::: Materials provided :::

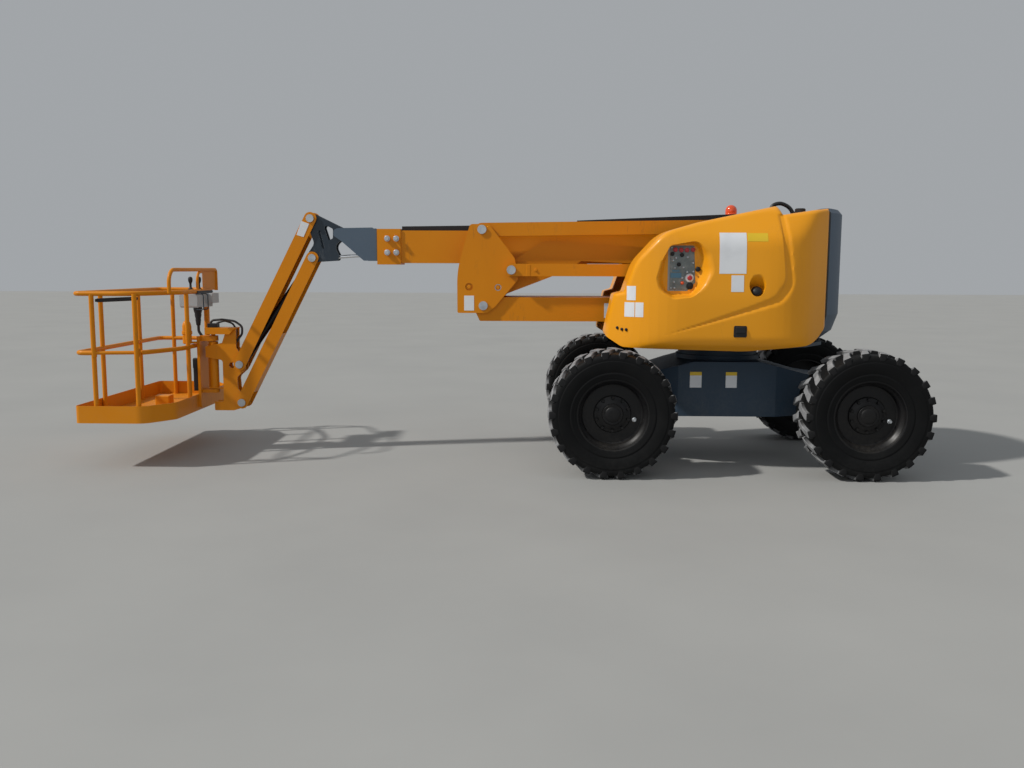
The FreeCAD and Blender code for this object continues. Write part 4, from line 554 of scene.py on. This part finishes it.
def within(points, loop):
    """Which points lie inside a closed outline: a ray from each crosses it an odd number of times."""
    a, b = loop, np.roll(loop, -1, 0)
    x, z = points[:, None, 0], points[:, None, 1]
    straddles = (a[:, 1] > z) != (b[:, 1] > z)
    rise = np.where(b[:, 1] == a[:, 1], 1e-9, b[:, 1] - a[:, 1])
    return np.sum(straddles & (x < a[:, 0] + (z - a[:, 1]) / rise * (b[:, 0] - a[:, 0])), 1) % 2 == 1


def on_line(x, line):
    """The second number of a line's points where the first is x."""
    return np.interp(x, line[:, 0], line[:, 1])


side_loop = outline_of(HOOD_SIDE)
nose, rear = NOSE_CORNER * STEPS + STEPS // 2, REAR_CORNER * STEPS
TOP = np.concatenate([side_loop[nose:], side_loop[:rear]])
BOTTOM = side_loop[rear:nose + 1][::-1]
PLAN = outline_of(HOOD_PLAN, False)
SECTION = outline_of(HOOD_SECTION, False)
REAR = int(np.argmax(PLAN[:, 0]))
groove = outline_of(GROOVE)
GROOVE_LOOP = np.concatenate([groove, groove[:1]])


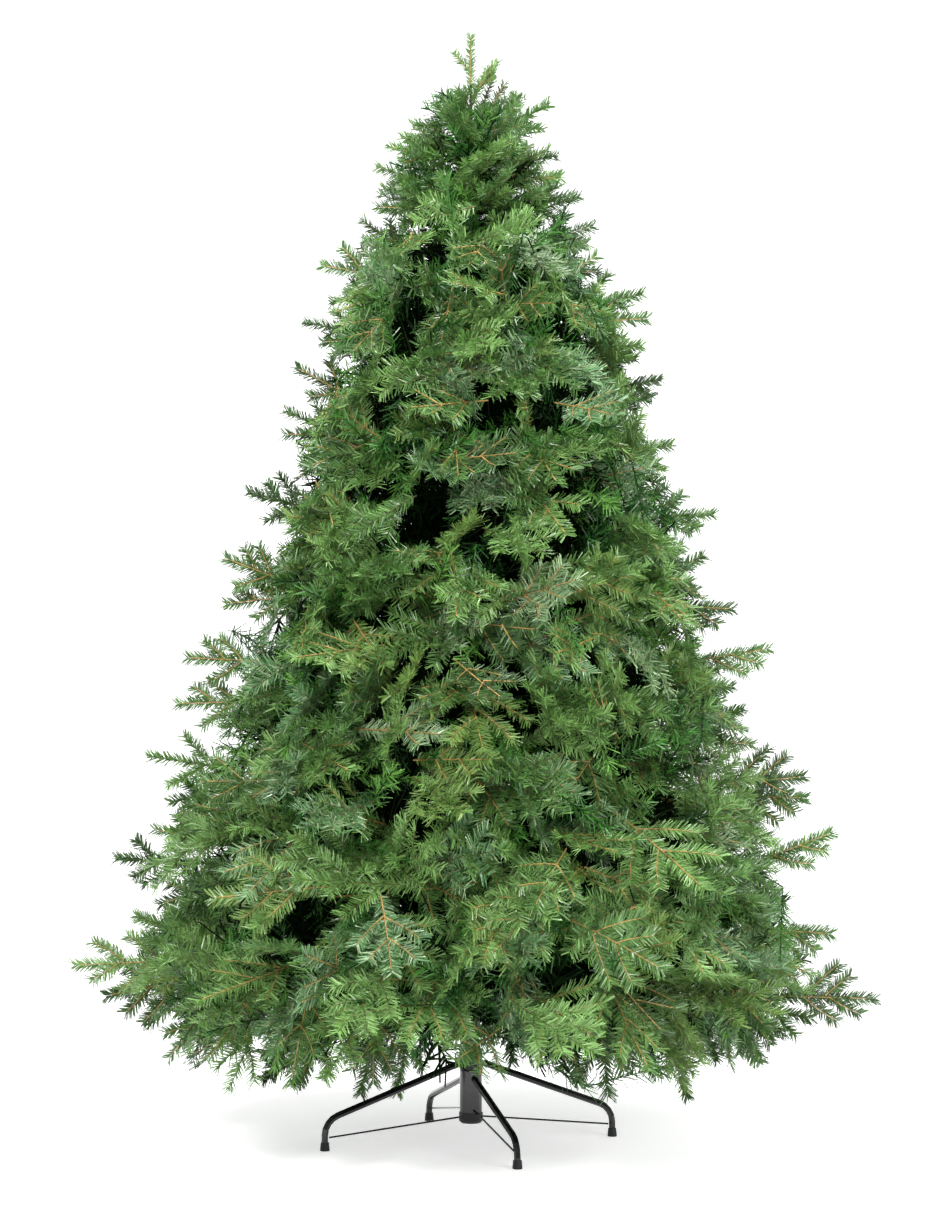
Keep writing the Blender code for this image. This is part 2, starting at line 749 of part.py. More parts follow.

:::

● Exercise task:
Repeat each record exactly. Omit nothing.

● Task answer:
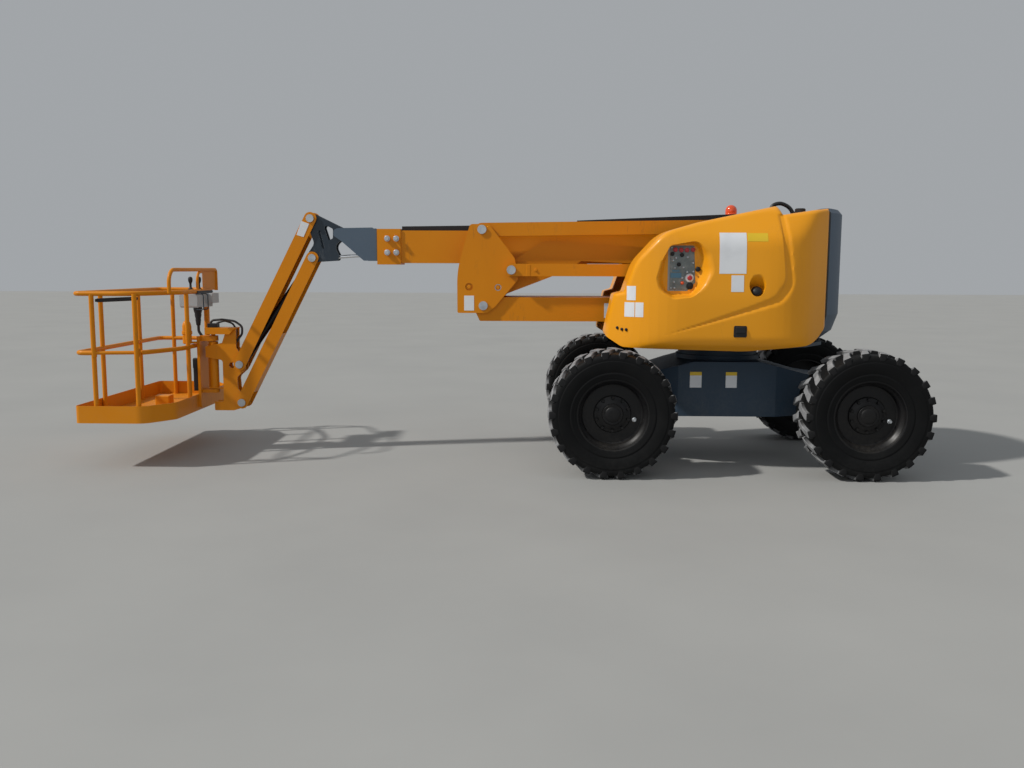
The FreeCAD and Blender code for this object continues. Write part 4, from line 554 of scene.py on. This part finishes it.
def within(points, loop):
    """Which points lie inside a closed outline: a ray from each crosses it an odd number of times."""
    a, b = loop, np.roll(loop, -1, 0)
    x, z = points[:, None, 0], points[:, None, 1]
    straddles = (a[:, 1] > z) != (b[:, 1] > z)
    rise = np.where(b[:, 1] == a[:, 1], 1e-9, b[:, 1] - a[:, 1])
    return np.sum(straddles & (x < a[:, 0] + (z - a[:, 1]) / rise * (b[:, 0] - a[:, 0])), 1) % 2 == 1


def on_line(x, line):
    """The second number of a line's points where the first is x."""
    return np.interp(x, line[:, 0], line[:, 1])


side_loop = outline_of(HOOD_SIDE)
nose, rear = NOSE_CORNER * STEPS + STEPS // 2, REAR_CORNER * STEPS
TOP = np.concatenate([side_loop[nose:], side_loop[:rear]])
BOTTOM = side_loop[rear:nose + 1][::-1]
PLAN = outline_of(HOOD_PLAN, False)
SECTION = outline_of(HOOD_SECTION, False)
REAR = int(np.argmax(PLAN[:, 0]))
groove = outline_of(GROOVE)
GROOVE_LOOP = np.concatenate([groove, groove[:1]])


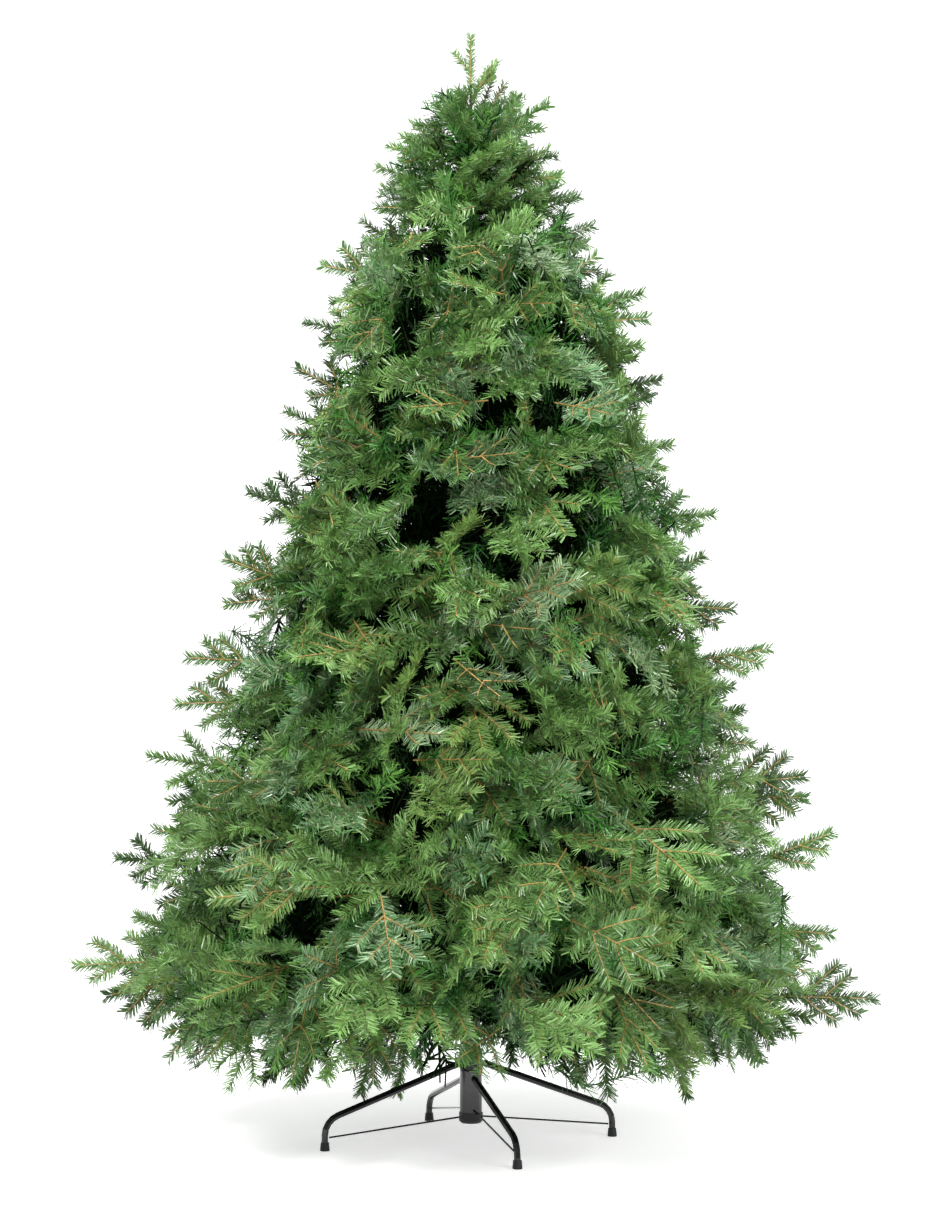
Keep writing the Blender code for this image. This is part 2, starting at line 749 of part.py. More parts follow.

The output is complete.